- INSTRUCTIONS FOR THE TASK -
Copy out each line below that has the word "joints" in it.

- INFORMATION PROVIDED -
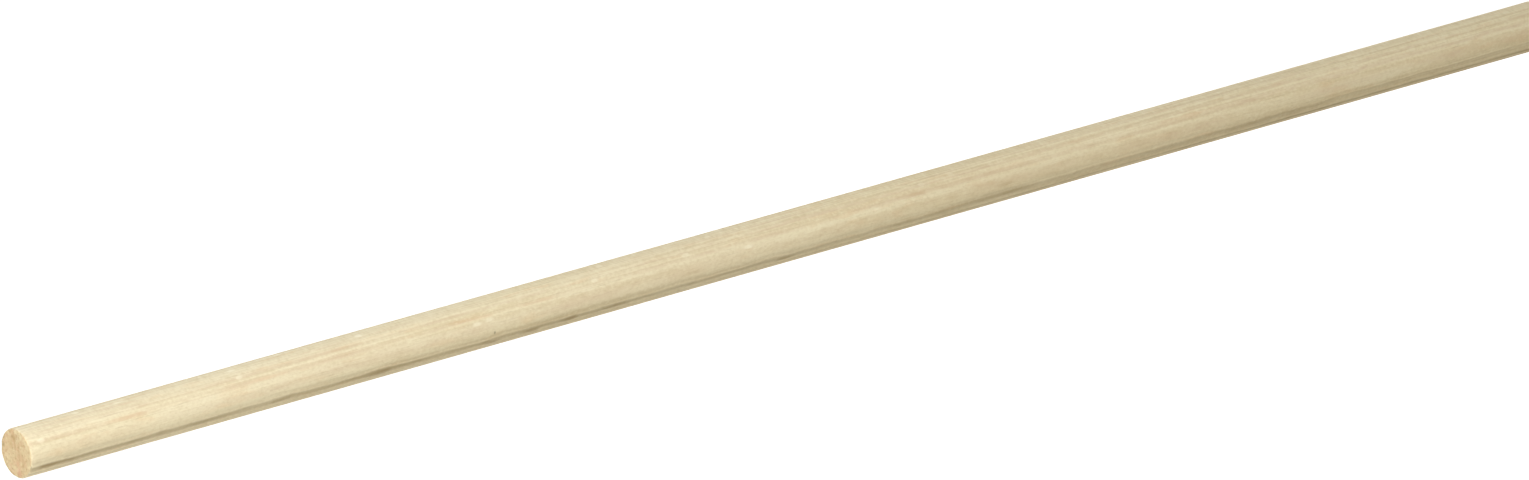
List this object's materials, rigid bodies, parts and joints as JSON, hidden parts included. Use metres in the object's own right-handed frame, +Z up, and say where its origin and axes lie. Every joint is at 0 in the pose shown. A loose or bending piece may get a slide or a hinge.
==
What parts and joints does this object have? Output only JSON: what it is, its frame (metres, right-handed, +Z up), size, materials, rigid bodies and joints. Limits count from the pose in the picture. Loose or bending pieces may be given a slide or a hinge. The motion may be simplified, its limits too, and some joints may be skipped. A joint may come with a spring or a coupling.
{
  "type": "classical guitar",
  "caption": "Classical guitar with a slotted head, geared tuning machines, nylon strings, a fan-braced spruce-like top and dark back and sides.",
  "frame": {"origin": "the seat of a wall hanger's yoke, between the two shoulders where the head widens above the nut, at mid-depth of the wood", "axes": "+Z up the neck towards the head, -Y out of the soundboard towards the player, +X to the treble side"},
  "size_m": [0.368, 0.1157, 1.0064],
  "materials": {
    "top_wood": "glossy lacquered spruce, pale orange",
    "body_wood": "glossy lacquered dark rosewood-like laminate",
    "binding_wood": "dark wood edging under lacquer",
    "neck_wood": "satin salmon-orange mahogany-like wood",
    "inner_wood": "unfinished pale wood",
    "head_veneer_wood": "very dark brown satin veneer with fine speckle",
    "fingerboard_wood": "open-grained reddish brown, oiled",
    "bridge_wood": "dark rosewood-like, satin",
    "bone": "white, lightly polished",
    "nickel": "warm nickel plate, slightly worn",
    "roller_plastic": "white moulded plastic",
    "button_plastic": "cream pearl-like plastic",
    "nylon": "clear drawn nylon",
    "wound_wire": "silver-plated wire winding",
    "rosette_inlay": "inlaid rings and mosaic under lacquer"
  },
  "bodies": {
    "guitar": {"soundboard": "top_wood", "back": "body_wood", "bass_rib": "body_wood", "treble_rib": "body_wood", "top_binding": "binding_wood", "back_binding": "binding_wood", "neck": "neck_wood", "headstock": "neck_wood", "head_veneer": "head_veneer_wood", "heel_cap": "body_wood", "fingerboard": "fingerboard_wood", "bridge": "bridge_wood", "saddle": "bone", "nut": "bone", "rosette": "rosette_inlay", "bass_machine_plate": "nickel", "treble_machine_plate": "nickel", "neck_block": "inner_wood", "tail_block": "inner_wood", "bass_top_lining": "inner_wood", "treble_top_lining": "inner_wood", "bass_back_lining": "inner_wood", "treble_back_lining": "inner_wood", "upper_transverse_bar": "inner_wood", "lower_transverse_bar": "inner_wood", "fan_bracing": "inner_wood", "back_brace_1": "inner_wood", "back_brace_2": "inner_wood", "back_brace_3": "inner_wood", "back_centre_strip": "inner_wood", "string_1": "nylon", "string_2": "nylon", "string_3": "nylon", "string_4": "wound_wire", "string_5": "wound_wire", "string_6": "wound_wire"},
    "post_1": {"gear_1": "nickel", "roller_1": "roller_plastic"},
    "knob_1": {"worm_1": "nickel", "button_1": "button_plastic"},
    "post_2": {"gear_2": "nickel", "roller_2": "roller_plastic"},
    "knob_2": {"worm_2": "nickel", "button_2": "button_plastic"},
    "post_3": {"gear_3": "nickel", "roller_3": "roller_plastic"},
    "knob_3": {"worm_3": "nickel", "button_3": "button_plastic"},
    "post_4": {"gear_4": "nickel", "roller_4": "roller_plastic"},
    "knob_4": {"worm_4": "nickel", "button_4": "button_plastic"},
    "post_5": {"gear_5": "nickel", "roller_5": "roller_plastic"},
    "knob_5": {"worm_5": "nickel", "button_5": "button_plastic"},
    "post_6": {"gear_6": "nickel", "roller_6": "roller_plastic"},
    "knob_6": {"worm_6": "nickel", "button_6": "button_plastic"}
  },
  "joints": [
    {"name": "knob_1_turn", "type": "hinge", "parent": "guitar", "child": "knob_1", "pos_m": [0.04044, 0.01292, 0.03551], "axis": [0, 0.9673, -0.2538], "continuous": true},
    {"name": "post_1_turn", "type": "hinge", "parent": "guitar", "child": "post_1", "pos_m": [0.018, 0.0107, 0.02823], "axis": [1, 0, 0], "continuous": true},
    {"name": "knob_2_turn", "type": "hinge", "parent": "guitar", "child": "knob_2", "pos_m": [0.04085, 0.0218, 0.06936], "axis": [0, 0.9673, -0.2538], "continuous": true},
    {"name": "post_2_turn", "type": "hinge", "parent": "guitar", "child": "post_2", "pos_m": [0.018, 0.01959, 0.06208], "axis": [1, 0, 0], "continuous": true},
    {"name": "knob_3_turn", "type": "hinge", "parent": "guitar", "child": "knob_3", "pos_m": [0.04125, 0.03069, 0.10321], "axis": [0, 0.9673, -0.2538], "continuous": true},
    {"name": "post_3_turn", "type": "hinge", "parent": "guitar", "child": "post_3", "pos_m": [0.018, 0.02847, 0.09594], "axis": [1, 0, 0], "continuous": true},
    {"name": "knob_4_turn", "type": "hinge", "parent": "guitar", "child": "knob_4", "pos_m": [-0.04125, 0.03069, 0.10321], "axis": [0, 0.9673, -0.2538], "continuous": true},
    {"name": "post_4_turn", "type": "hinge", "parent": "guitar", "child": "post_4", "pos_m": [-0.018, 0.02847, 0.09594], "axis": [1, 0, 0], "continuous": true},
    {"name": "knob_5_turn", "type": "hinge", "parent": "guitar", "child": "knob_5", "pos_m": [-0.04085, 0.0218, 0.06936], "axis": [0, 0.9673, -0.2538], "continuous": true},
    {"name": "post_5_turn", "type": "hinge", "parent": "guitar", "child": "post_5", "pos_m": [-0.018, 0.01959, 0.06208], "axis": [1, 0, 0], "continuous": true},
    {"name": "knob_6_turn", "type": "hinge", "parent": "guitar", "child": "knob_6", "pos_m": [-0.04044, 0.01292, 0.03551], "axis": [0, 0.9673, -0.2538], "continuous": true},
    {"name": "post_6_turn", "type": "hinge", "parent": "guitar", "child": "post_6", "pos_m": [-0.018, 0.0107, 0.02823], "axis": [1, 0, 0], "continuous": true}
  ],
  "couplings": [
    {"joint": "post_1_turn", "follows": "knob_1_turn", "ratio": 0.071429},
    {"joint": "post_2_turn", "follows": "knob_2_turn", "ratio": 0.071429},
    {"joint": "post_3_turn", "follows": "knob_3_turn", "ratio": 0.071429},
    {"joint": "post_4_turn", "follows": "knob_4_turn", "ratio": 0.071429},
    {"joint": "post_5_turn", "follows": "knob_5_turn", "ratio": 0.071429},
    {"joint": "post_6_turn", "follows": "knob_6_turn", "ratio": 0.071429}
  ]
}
---
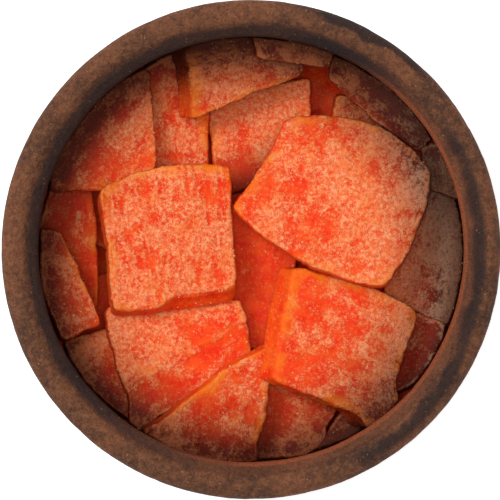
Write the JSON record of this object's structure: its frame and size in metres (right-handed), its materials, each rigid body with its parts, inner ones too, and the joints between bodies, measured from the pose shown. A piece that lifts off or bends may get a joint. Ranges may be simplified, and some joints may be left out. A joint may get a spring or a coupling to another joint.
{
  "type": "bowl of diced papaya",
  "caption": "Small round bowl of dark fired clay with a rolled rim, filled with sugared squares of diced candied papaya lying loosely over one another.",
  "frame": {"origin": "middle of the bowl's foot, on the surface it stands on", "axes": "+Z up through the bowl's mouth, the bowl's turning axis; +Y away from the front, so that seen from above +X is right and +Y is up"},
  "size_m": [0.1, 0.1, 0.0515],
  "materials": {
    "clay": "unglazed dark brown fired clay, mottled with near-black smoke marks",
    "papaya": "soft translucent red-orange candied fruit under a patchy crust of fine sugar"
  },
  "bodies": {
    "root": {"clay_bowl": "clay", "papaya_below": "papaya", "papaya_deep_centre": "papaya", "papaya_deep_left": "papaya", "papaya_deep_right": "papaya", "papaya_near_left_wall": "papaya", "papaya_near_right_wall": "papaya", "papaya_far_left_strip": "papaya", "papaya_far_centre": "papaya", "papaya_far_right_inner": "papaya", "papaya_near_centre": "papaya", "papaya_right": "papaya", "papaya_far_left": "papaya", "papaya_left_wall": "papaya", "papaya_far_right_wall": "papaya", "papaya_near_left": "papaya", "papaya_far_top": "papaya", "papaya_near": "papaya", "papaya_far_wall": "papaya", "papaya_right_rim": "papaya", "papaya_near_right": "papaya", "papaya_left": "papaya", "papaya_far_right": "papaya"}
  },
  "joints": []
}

- EXERCISE RESULT -
List this object's materials, rigid bodies, parts and joints as JSON, hidden parts included. Use metres in the object's own right-handed frame, +Z up, and say where its origin and axes lie. Every joint is at 0 in the pose shown. A loose or bending piece may get a slide or a hinge.
What parts and joints does this object have? Output only JSON: what it is, its frame (metres, right-handed, +Z up), size, materials, rigid bodies and joints. Limits count from the pose in the picture. Loose or bending pieces may be given a slide or a hinge. The motion may be simplified, its limits too, and some joints may be skipped. A joint may come with a spring or a coupling.
  "joints": [
Write the JSON record of this object's structure: its frame and size in metres (right-handed), its materials, each rigid body with its parts, inner ones too, and the joints between bodies, measured from the pose shown. A piece that lifts off or bends may get a joint. Ranges may be simplified, and some joints may be left out. A joint may get a spring or a coupling to another joint.
  "joints": []